One of the most common complaints I hear from managed services providers is how hard it is to recruit staff.

In the past month, I’ve had three MSPs ask me:

  • With the high cost of tech talent, how can I afford to fill technical and managerial roles?
  • When’s the right time to employ an extra tech?
  • Why am I struggling to grow my team?

Recruiting great staff is neither a new problem—I experienced it when I ran my own MSP —nor a geographical challenge. I speak to MSPs from all over the world, and they experience the same issues.

With the increasing skills shortage in IT, finding staff is a problem that’s not going away. MSPs need to think differently about meeting their clients’ requirements and start building strategic alliances with other IT businesses.

Why strategic alliances?

Strategic alliances are an often overlooked avenue for growing your business. While strategic alliances don’t eliminate the need for recruitment, they do mitigate the need to recruit to grow your IT business.

Take this common MSP scenario, for instance.

A prospective client approaches you for a large project, much larger than you’ve won before. If you win this project, the strain on your existing team and resources would have a negative impact on your current managed services clients.

  • You could pass up the opportunity—but that’s a bitter pill to swallow when looking to grow your business.
  • You could hire new staff to manage the opportunity—but as we’ve already established,  good hires are hard to find
  • You could turn to contract staff to plug the gaps—but this is usually expensive and comes with its own challenges.

I faced this very situation with my own MSP business. I needed more staff and staff in parts of the country where we didn’t have a presence.

I could turn down the opportunity of a large contract or scramble to hire the necessary resources to fill the gaps.

I did neither.

I turned to other IT companies to find the extra staff in the required geographic locations and delivered the opportunity through a strategic alliance.

Strategic alliances for specialities

Strategic alliances give your business flexible capacity—your MSP can stretch to cover projects without taking on new employees. It also allows you to provide specialties that may not otherwise be available to clients.

I know of one UK MSP that offers 24/7 coverage to clients. They haven’t hired extra staff to do it.  Instead, they’ve teamed up with an Australian MSP whose staff are happy to take calls while the UK engineers are fast asleep.

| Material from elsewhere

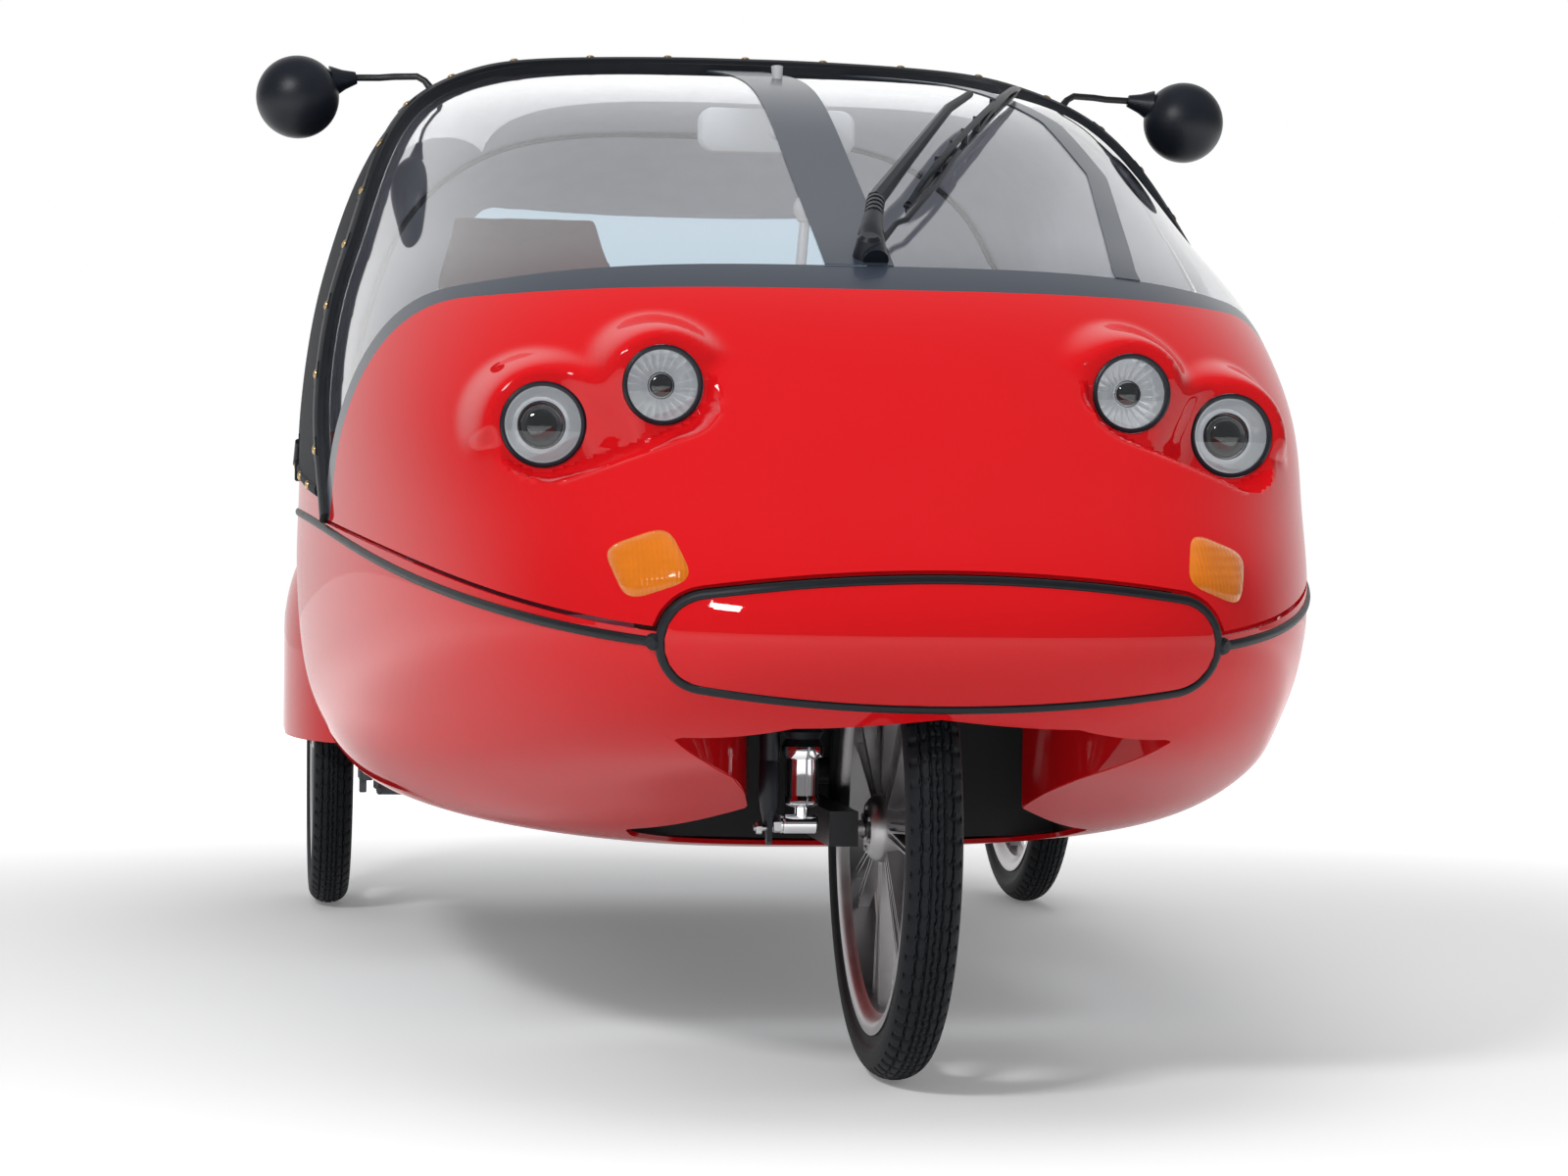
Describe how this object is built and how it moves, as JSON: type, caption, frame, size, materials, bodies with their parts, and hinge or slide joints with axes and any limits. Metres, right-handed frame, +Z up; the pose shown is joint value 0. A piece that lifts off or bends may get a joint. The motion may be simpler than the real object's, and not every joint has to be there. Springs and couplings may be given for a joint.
{
  "type": "three-wheeled vehicle",
  "caption": "Light enclosed vehicle with one steered wheel in front and two wheels behind, a rounded shell, and a bubble canopy that tips forward on a front hinge.",
  "frame": {"origin": "on the ground under the middle of the vehicle's length and width", "axes": "+Z up, -Y towards the front, +X towards the vehicle's left side; wheel axles along X"},
  "size_m": [1.2979, 2.6509, 1.2],
  "materials": {
    "red_paint": "gloss",
    "rubber_black": "matte",
    "band_slate": "satin",
    "screen_clear": "clear",
    "fabric_top": "woven",
    "window_clear": "clear",
    "plastic_black": "matte",
    "steel_black": "satin",
    "steel": "satin",
    "chrome": "polished",
    "alloy": "cast satin",
    "tyre_rubber": "matte",
    "lens_clear": "clear",
    "lamp_reflector": "polished",
    "amber": "ribbed",
    "red_lens": "ribbed",
    "seat_fabric": "woven",
    "mirror_plastic": "fine grain",
    "light_plastic": "matte",
    "battery_case": "matte",
    "motor_case": "cast"
  },
  "bodies": {
    "root": {"hull": "red_paint", "fender_left": "red_paint", "fender_right": "red_paint", "mouth_panel": "red_paint", "mouth_ring": "rubber_black", "seam_trim": "rubber_black", "rear_body": "red_paint", "soft_top": "fabric_top", "rear_window": "window_clear", "front_housing": "plastic_black", "rear_housings": "plastic_black", "stem_bearing": "steel_black", "hinge_brackets": "steel", "cabin_floor": "plastic_black", "battery_block": "battery_case", "motor_block": "motor_case", "seat_cushion_left": "seat_fabric", "seat_cushion_right": "seat_fabric", "seat_back_left": "seat_fabric", "seat_back_right": "seat_fabric", "steering_lever": "light_plastic", "rear_axle": "steel_black", "rear_arms": "steel_black", "rear_stub_axles": "steel", "tail_lamps": "red_lens"},
    "canopy": {"hood": "red_paint", "screen_band": "band_slate", "windscreen": "screen_clear", "canopy_arch": "rubber_black", "inner_lamp_bowls": "lamp_reflector", "inner_lamp_lenses": "lens_clear", "outer_lamp_bowls": "lamp_reflector", "outer_lamp_lenses": "lens_clear", "indicators": "amber", "mirror_rods": "steel_black", "mirror_heads": "mirror_plastic", "inside_mirror": "light_plastic", "wiper": "steel_black", "hinge_arms": "steel"},
    "steering": {"steering_yoke": "steel_black", "swing_arm": "steel_black", "front_axle": "steel", "damper": "chrome", "guide_leg": "steel_black"},
    "front_wheel": {"front_tyre": "tyre_rubber", "front_wheel": "alloy"},
    "rear_left_wheel_body": {"rear_left_tyre": "tyre_rubber", "rear_left_wheel": "alloy"},
    "rear_right_wheel_body": {"rear_right_tyre": "tyre_rubber", "rear_right_wheel": "alloy"}
  },
  "joints": [
    {"name": "canopy_hinge", "type": "hinge", "parent": "root", "child": "canopy", "pos_m": [0, -1.291, 0.455], "axis": [1, 0, 0], "range_deg": [0, 48]},
    {"name": "steering_turn", "type": "hinge", "parent": "root", "child": "steering", "pos_m": [0, -1.03, 0.258], "axis": [0, 0, 1], "range_deg": [-30, 30]},
    {"name": "front_wheel_spin", "type": "hinge", "parent": "steering", "child": "front_wheel", "pos_m": [0, -1, 0.258], "axis": [1, 0, 0], "continuous": true},
    {"name": "rear_left_spin", "type": "hinge", "parent": "root", "child": "rear_left_wheel_body", "pos_m": [0.527, 0.8, 0.258], "axis": [1, 0, 0], "continuous": true},
    {"name": "rear_right_spin", "type": "hinge", "parent": "root", "child": "rear_right_wheel_body", "pos_m": [-0.527, 0.8, 0.258], "axis": [1, 0, 0], "continuous": true}
  ]
}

Another MSP I know has been winning big managed service contracts as a result of teaming up with a customer relationship management (CRM) consultancy to provide a solution that other MSPs don’t deliver.

What services and solutions could you offer your client’s by building strategic alliances?

Embrace strategic alliances

Every MSP I speak to is struggling with recruiting staff to fuel their growth. But not every MSP I speak to is using strategic alliances as an alternative source for resources.

Whether it be additional resources for large projects, specialty skills outside your core offering, or required geographical coverage, strategic alliances are the best-kept secret in our industry for meeting all of these needs.

My own MSP business was built off the back of strong strategic alliances. What could your MSP do if it started working this way too?